Copy out each line exactly as it appears.

* begin Given information *

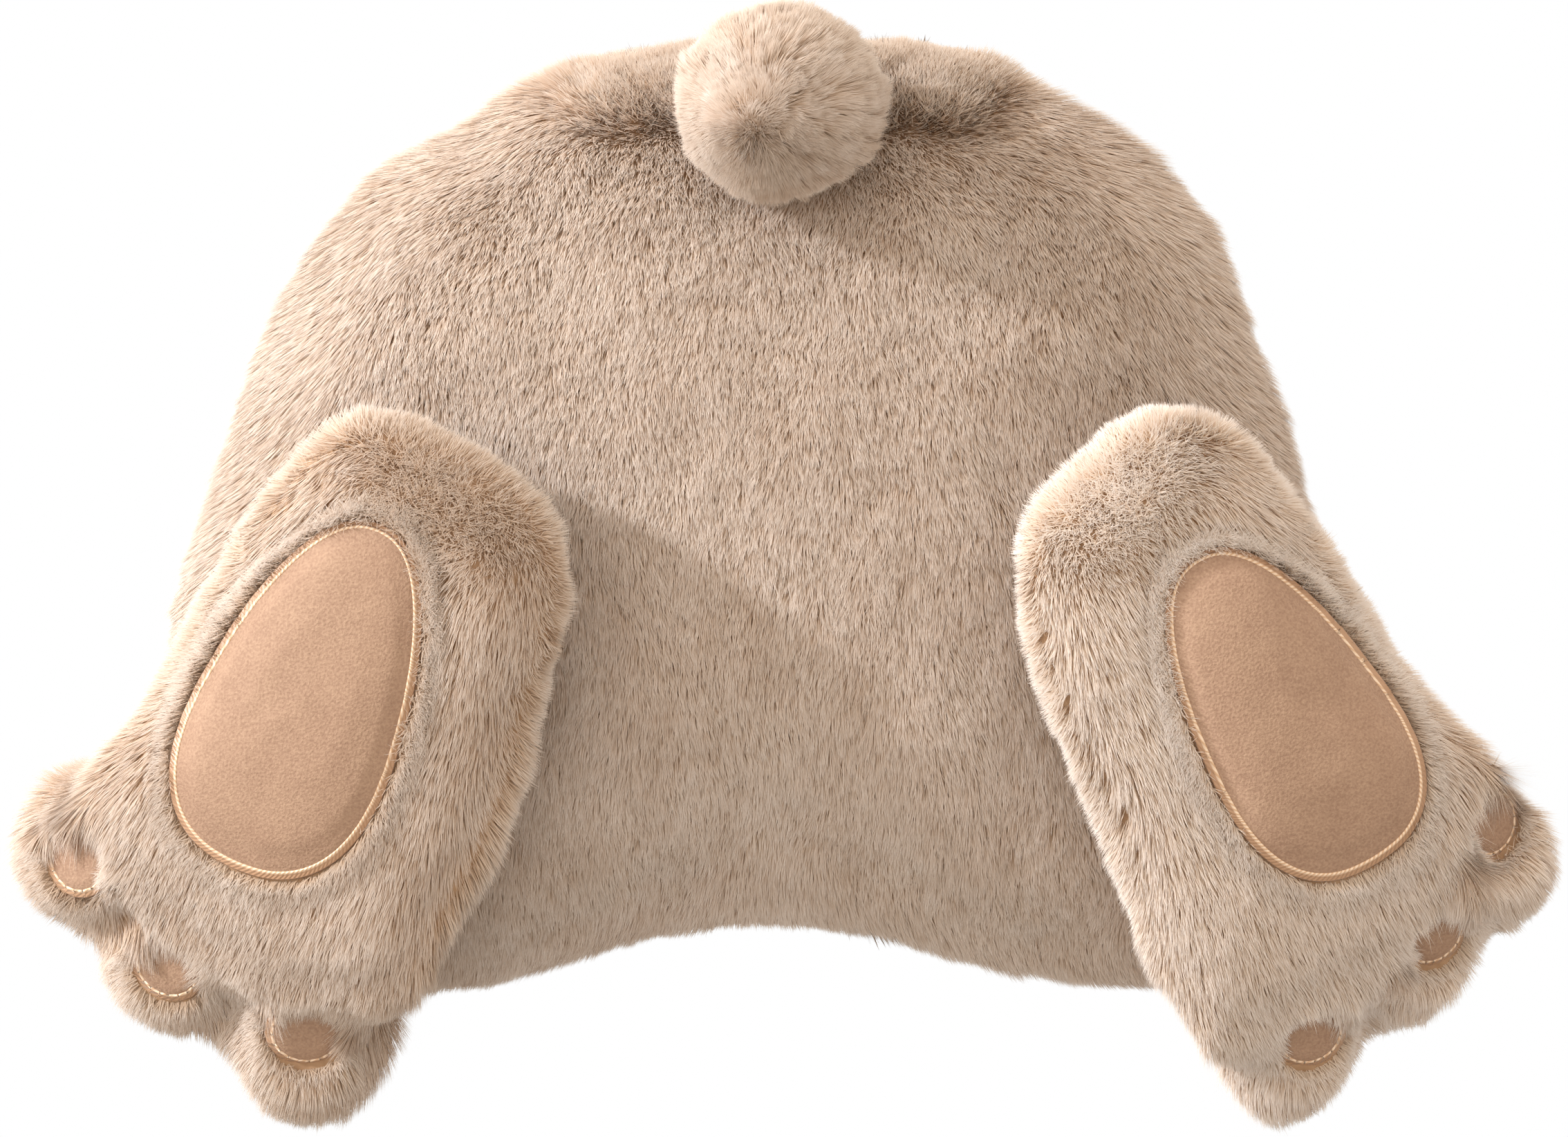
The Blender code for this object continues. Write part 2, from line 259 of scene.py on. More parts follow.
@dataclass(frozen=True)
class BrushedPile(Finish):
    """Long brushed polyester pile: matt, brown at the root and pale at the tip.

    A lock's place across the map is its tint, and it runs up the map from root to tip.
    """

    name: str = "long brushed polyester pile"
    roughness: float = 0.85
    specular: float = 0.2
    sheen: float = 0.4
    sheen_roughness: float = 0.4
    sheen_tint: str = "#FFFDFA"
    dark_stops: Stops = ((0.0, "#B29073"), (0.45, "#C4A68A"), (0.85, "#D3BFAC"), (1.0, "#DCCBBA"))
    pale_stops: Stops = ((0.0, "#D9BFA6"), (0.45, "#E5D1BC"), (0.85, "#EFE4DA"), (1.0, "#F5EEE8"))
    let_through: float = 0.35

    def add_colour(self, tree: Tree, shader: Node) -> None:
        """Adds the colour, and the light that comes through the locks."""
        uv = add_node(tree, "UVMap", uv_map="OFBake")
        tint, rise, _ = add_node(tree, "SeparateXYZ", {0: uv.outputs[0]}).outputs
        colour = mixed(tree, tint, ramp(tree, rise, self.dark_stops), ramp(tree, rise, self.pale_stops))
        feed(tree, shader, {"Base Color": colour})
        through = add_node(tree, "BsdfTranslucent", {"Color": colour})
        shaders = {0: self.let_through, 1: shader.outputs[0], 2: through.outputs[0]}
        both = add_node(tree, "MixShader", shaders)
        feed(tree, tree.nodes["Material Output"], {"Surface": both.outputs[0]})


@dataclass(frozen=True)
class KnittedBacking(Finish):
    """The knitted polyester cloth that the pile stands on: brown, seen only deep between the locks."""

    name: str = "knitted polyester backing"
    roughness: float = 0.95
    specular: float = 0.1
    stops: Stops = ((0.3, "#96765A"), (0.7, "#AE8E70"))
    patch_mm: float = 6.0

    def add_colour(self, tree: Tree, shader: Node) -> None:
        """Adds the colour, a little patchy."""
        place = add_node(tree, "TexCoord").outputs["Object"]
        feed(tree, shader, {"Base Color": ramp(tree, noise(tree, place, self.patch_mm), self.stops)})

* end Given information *

## Response to the task
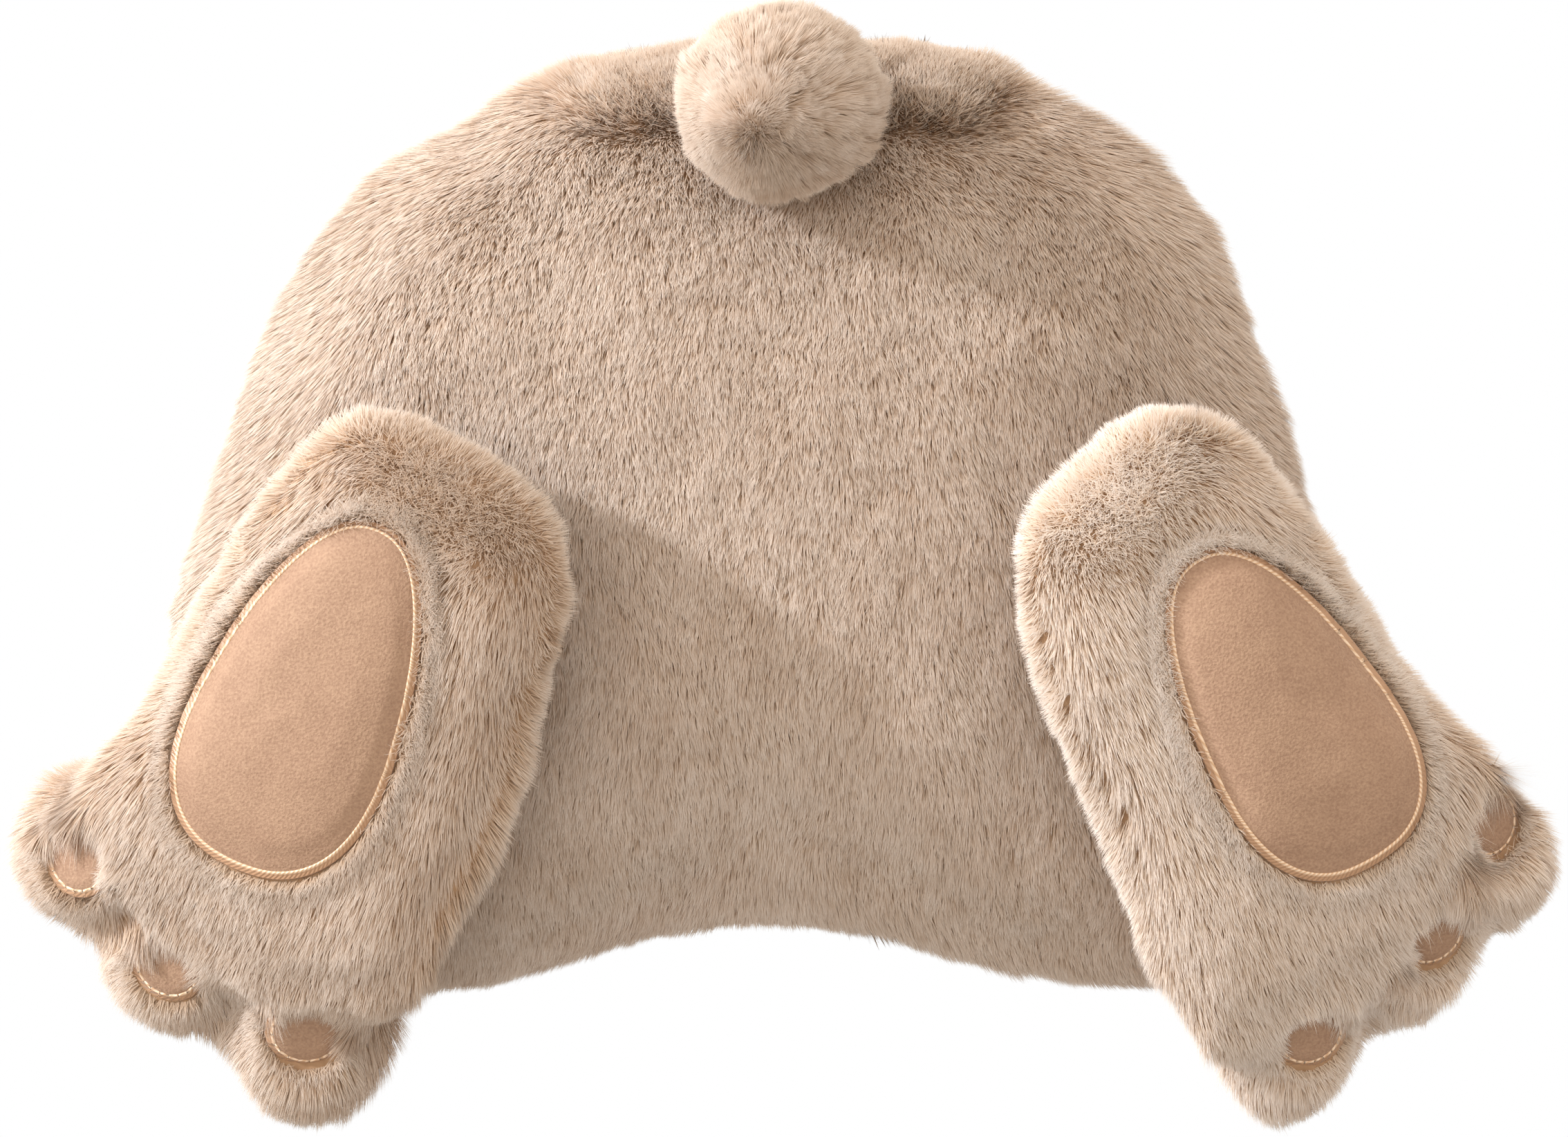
The Blender code for this object continues. Write part 2, from line 259 of scene.py on. More parts follow.
@dataclass(frozen=True)
class BrushedPile(Finish):
    """Long brushed polyester pile: matt, brown at the root and pale at the tip.

    A lock's place across the map is its tint, and it runs up the map from root to tip.
    """

    name: str = "long brushed polyester pile"
    roughness: float = 0.85
    specular: float = 0.2
    sheen: float = 0.4
    sheen_roughness: float = 0.4
    sheen_tint: str = "#FFFDFA"
    dark_stops: Stops = ((0.0, "#B29073"), (0.45, "#C4A68A"), (0.85, "#D3BFAC"), (1.0, "#DCCBBA"))
    pale_stops: Stops = ((0.0, "#D9BFA6"), (0.45, "#E5D1BC"), (0.85, "#EFE4DA"), (1.0, "#F5EEE8"))
    let_through: float = 0.35

    def add_colour(self, tree: Tree, shader: Node) -> None:
        """Adds the colour, and the light that comes through the locks."""
        uv = add_node(tree, "UVMap", uv_map="OFBake")
        tint, rise, _ = add_node(tree, "SeparateXYZ", {0: uv.outputs[0]}).outputs
        colour = mixed(tree, tint, ramp(tree, rise, self.dark_stops), ramp(tree, rise, self.pale_stops))
        feed(tree, shader, {"Base Color": colour})
        through = add_node(tree, "BsdfTranslucent", {"Color": colour})
        shaders = {0: self.let_through, 1: shader.outputs[0], 2: through.outputs[0]}
        both = add_node(tree, "MixShader", shaders)
        feed(tree, tree.nodes["Material Output"], {"Surface": both.outputs[0]})


@dataclass(frozen=True)
class KnittedBacking(Finish):
    """The knitted polyester cloth that the pile stands on: brown, seen only deep between the locks."""

    name: str = "knitted polyester backing"
    roughness: float = 0.95
    specular: float = 0.1
    stops: Stops = ((0.3, "#96765A"), (0.7, "#AE8E70"))
    patch_mm: float = 6.0

    def add_colour(self, tree: Tree, shader: Node) -> None:
        """Adds the colour, a little patchy."""
        place = add_node(tree, "TexCoord").outputs["Object"]
        feed(tree, shader, {"Base Color": ramp(tree, noise(tree, place, self.patch_mm), self.stops)})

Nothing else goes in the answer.